Said an observer: “What we are going to see is a desolate isolated Amama because a lot of people who were supporting him were there because they thought he was going to get into power and therefore would be at the high table.
“Now that he is likely not going to be there, either those people will play safe and remain where they are or they will join the person who will be at the high table.
“In this country we have got a shortage of personnel especially in the politics who have the ability and interest. People with ability don’t have interest and those with interest don’t have ability.”

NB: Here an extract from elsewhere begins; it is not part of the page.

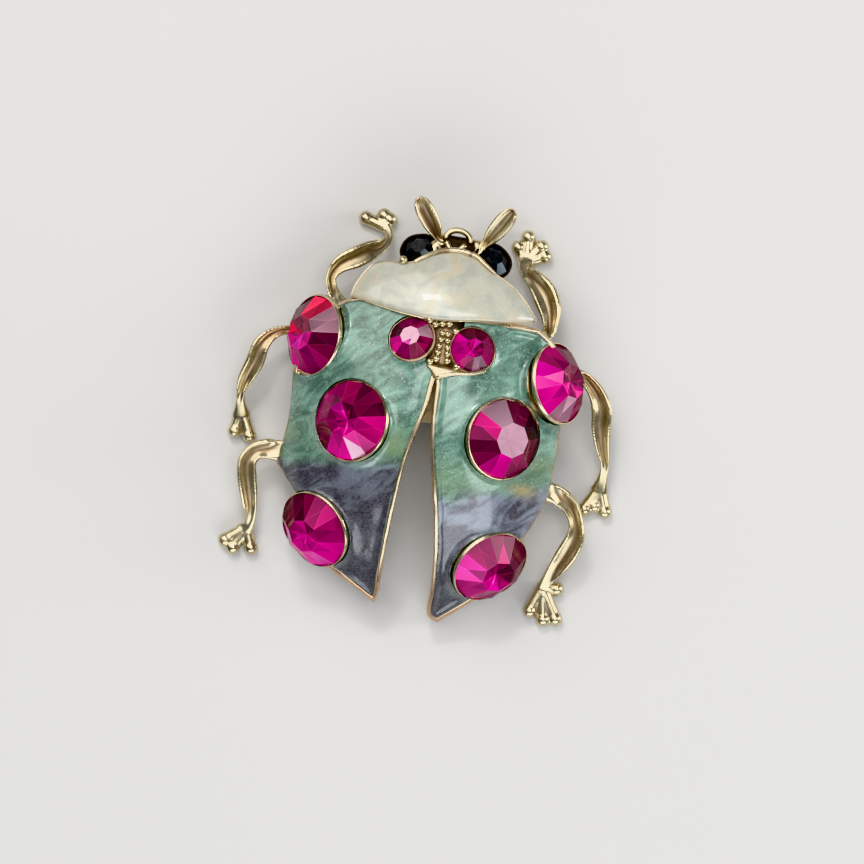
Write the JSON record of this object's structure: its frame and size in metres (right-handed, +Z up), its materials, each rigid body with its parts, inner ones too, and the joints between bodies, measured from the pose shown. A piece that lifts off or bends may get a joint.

Other analysts say that Mbabazi’s only other alternative is to join an existing opposition political party. Already, some opposition leaders like former FDC President Kizza Besigye have said Mbabazi “is welcome” to join them. Whether or not Mbabazi’s exit will make the opposition stronger and the NRM weaker is not easy to tell at the moment.
But as one observer said, “Amama is welcome in the opposition but whether he will be at the top or bottom is what is not known because in politics people don’t give way.”
When The Independent first reported the fall-out between Mbabazi and Museveni (See: “Mbabazi versus Museveni”; The Independent, December 20, 2013), one commentator wrote that “what President Museveni owes Ugandans is a peaceful political transition from him to another president be it Amama Mabazi, in NRM, or even opposition. He should be around for some years outside the presidency to see how the new president runs the country. President Museveni would remain an elder, a unifying factor and a key mediator in case political conflicts arise.
President Museveni will be considered a failure if he does not deliver on a peaceful political transition given the trust the Ugandans have in him and considering that political transition has been the greatest leadership challenge.”
With the Mbabazi fallout and its attendant ramifications, what is clear is that a peaceful transition is likely to face an even steeper hill to climb.